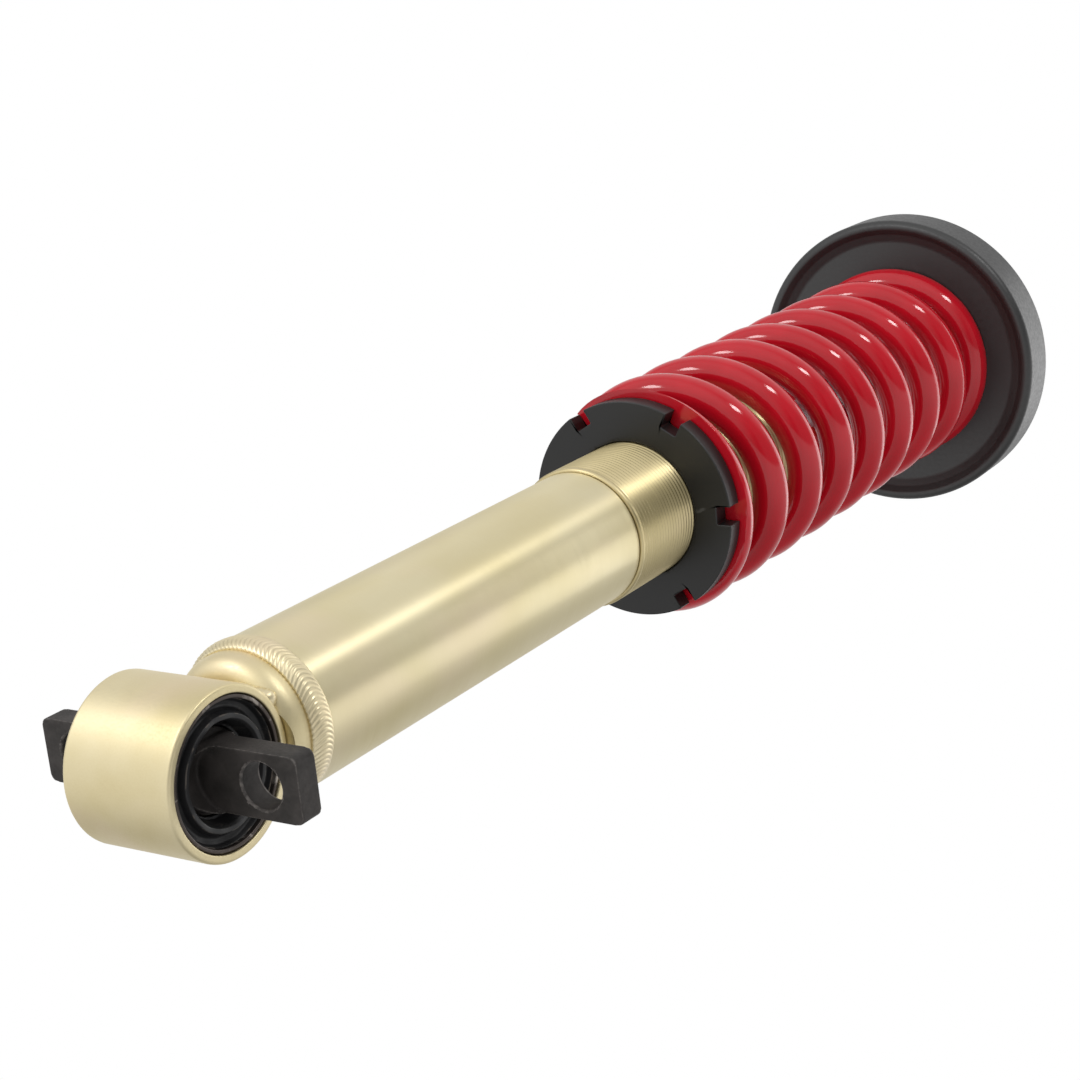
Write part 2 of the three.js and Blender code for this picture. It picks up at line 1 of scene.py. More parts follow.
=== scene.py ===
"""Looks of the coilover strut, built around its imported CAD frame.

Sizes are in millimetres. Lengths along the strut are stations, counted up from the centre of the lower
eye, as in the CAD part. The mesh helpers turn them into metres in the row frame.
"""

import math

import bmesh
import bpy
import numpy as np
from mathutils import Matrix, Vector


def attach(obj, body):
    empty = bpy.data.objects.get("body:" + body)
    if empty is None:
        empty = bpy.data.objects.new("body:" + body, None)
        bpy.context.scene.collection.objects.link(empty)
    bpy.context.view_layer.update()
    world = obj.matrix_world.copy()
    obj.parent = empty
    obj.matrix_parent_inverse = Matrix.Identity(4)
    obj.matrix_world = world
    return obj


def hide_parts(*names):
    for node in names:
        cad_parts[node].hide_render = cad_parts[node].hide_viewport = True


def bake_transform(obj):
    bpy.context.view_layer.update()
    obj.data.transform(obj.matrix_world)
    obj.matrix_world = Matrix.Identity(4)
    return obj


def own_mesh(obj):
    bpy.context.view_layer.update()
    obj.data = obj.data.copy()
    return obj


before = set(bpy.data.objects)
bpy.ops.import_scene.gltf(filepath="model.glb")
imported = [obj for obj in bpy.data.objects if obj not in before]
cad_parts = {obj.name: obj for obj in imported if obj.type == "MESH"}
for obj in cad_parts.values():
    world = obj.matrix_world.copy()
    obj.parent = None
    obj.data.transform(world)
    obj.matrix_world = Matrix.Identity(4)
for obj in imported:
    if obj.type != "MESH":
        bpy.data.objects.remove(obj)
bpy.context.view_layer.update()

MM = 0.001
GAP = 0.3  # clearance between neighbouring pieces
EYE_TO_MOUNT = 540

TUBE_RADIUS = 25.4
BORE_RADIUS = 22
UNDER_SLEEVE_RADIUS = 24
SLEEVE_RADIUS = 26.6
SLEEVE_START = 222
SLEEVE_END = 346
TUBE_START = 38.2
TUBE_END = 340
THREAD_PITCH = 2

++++

Exercise objective = Reproduce all of the material above word for word.

Written answer =
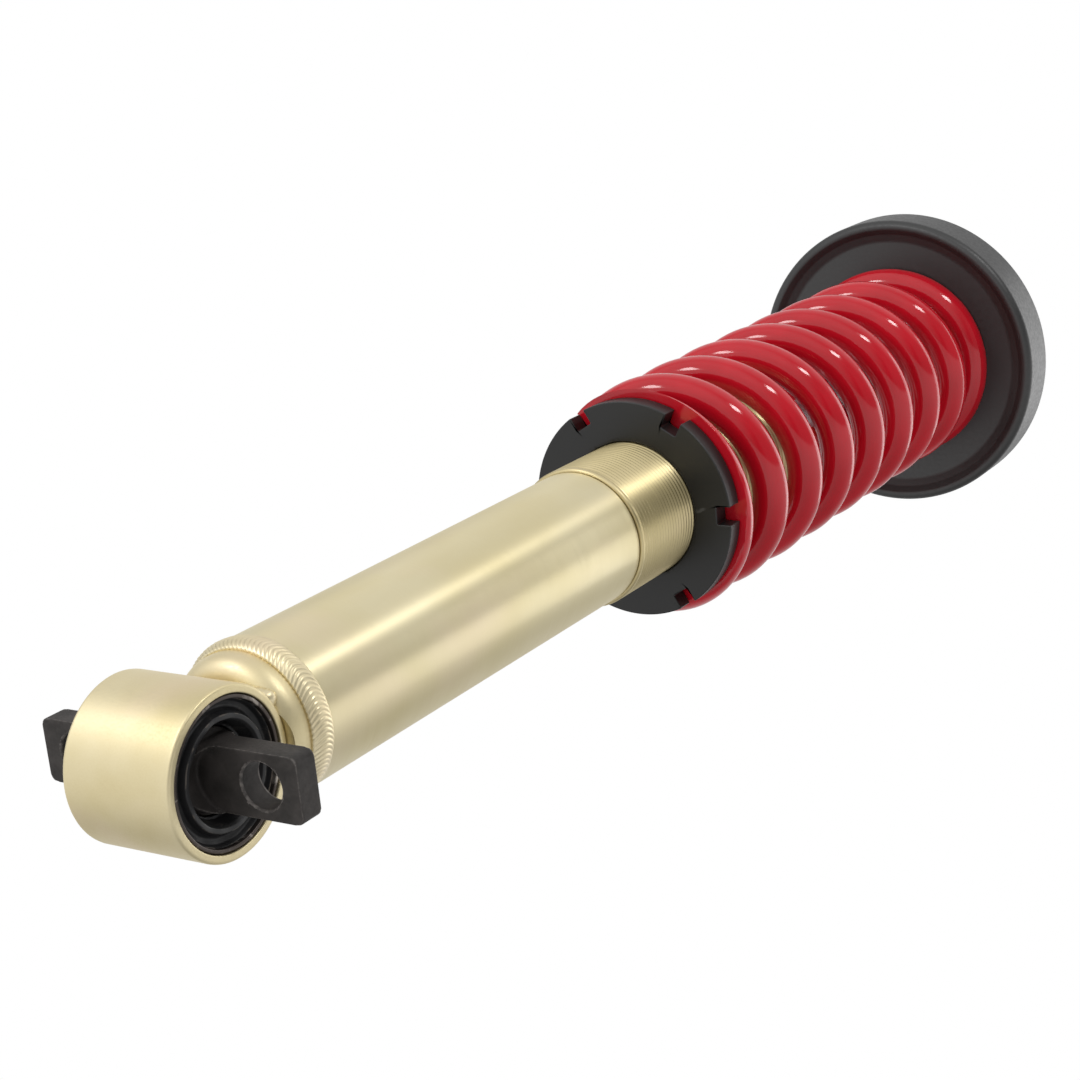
Write part 2 of the three.js and Blender code for this picture. It picks up at line 1 of scene.py. More parts follow.
=== scene.py ===
"""Looks of the coilover strut, built around its imported CAD frame.

Sizes are in millimetres. Lengths along the strut are stations, counted up from the centre of the lower
eye, as in the CAD part. The mesh helpers turn them into metres in the row frame.
"""

import math

import bmesh
import bpy
import numpy as np
from mathutils import Matrix, Vector


def attach(obj, body):
    empty = bpy.data.objects.get("body:" + body)
    if empty is None:
        empty = bpy.data.objects.new("body:" + body, None)
        bpy.context.scene.collection.objects.link(empty)
    bpy.context.view_layer.update()
    world = obj.matrix_world.copy()
    obj.parent = empty
    obj.matrix_parent_inverse = Matrix.Identity(4)
    obj.matrix_world = world
    return obj


def hide_parts(*names):
    for node in names:
        cad_parts[node].hide_render = cad_parts[node].hide_viewport = True


def bake_transform(obj):
    bpy.context.view_layer.update()
    obj.data.transform(obj.matrix_world)
    obj.matrix_world = Matrix.Identity(4)
    return obj


def own_mesh(obj):
    bpy.context.view_layer.update()
    obj.data = obj.data.copy()
    return obj


before = set(bpy.data.objects)
bpy.ops.import_scene.gltf(filepath="model.glb")
imported = [obj for obj in bpy.data.objects if obj not in before]
cad_parts = {obj.name: obj for obj in imported if obj.type == "MESH"}
for obj in cad_parts.values():
    world = obj.matrix_world.copy()
    obj.parent = None
    obj.data.transform(world)
    obj.matrix_world = Matrix.Identity(4)
for obj in imported:
    if obj.type != "MESH":
        bpy.data.objects.remove(obj)
bpy.context.view_layer.update()

MM = 0.001
GAP = 0.3  # clearance between neighbouring pieces
EYE_TO_MOUNT = 540

TUBE_RADIUS = 25.4
BORE_RADIUS = 22
UNDER_SLEEVE_RADIUS = 24
SLEEVE_RADIUS = 26.6
SLEEVE_START = 222
SLEEVE_END = 346
TUBE_START = 38.2
TUBE_END = 340
THREAD_PITCH = 2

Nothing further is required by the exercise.